Berkay Ateş ise filmin senaryosuna ilişkin “Bir hakikati ortaya çıkarma hikâyesiydi. Özcan abiyle de hayatta benzer şeyleri dert ediyorduk ve onun sineması beni hayatta çok etkilemişti. Bu yüzden bir hakikati ortaya çıkarma derdiyle bir şeyleri keşfetmek mücadeleden geçiyor. Filmi her izlediğimde etkileniyor ve üzülüyorum. Bu mücadeleyi bırakmadığımız için umut ve mücadele bana çok kıymetli geliyor. Ben filmde bu yüzden hem kendime hem de bu topluma dair çok şey hissettim. Biz böyle bir film izlediysek umutsuz olduğumuzu düşünmüyorum” dedi.

“3 yıl önce çekmiş olsak da güncel bir film olduğunu düşünüyorum”

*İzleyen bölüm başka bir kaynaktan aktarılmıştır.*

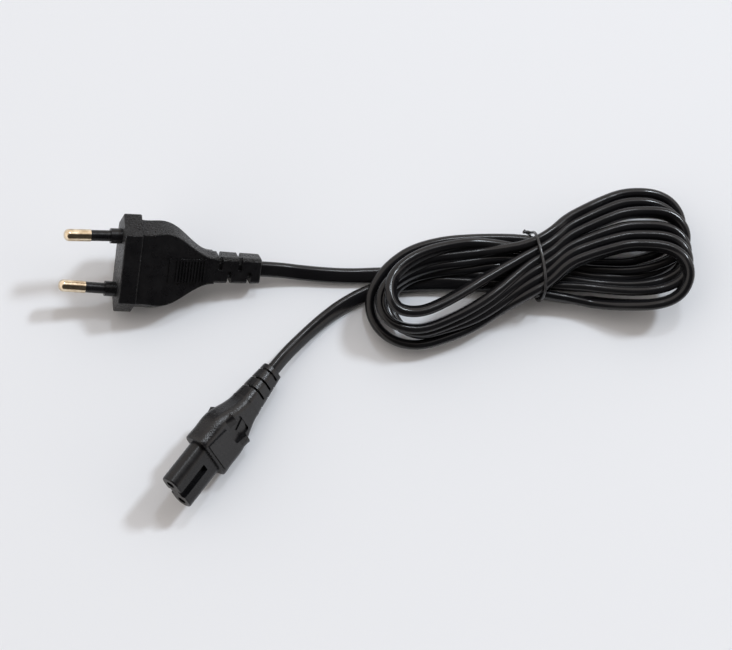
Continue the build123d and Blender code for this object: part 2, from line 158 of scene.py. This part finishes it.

Filmde Sultan karakterini canlandıran Pınar Deniz, “Filmde 3 yıl önceki kendimi izledim. Çok ilginçti, biz bu filmi 3 yıl önce çektik. İlk izlediğimde neden böyle oynamışım dediğim çok yer varken, o saf duygudan yani Pınar’ın bilmediği yerden de oynayabildiğimi gördüğümde çok mutlu oldum. Canlandırdığım karakter köyün içinde olmasına rağmen dışa dönük birisi gibi görünse de aslında orada sıkışmış ve iyi kalmaya çalışan birisi. Filmi ilk izlediğimde dışarı çıkamamıştım ve içime bir yumru oturmuştu, aynı hissi şimdi de yaşıyorum. Film bence şu anda yaşayan insanların kötülüğünün karşılığı gibi. Biz aslında duygularımızı bastırdığımızda bir noktada açığa çıkarıp her şeyi çirkinleştiriyoruz ve ben burada da köyde yaşayan insanların bastırdığı duyguların çirkini ortaya çıkardığını düşünüyorum. 3 yıl önce çekmiş olsak da güncel bir film olduğunu düşünüyorum." diye konuştu.

Cem Yiğit Üzümoğlu da oynadığı karakterle ilgili, “O kadar uzun zaman oldu ki Ali’ye dair aklımda çok az şey kaldı. Eğer bir oyuncu olarak Ali benim için neyi ifade ediyor diyecek olursam, Ali benim için özgürlüğü, mücadeleyi, yabanı ve inadı ifade ediyor diyebilirim” ifadelerini kullandı.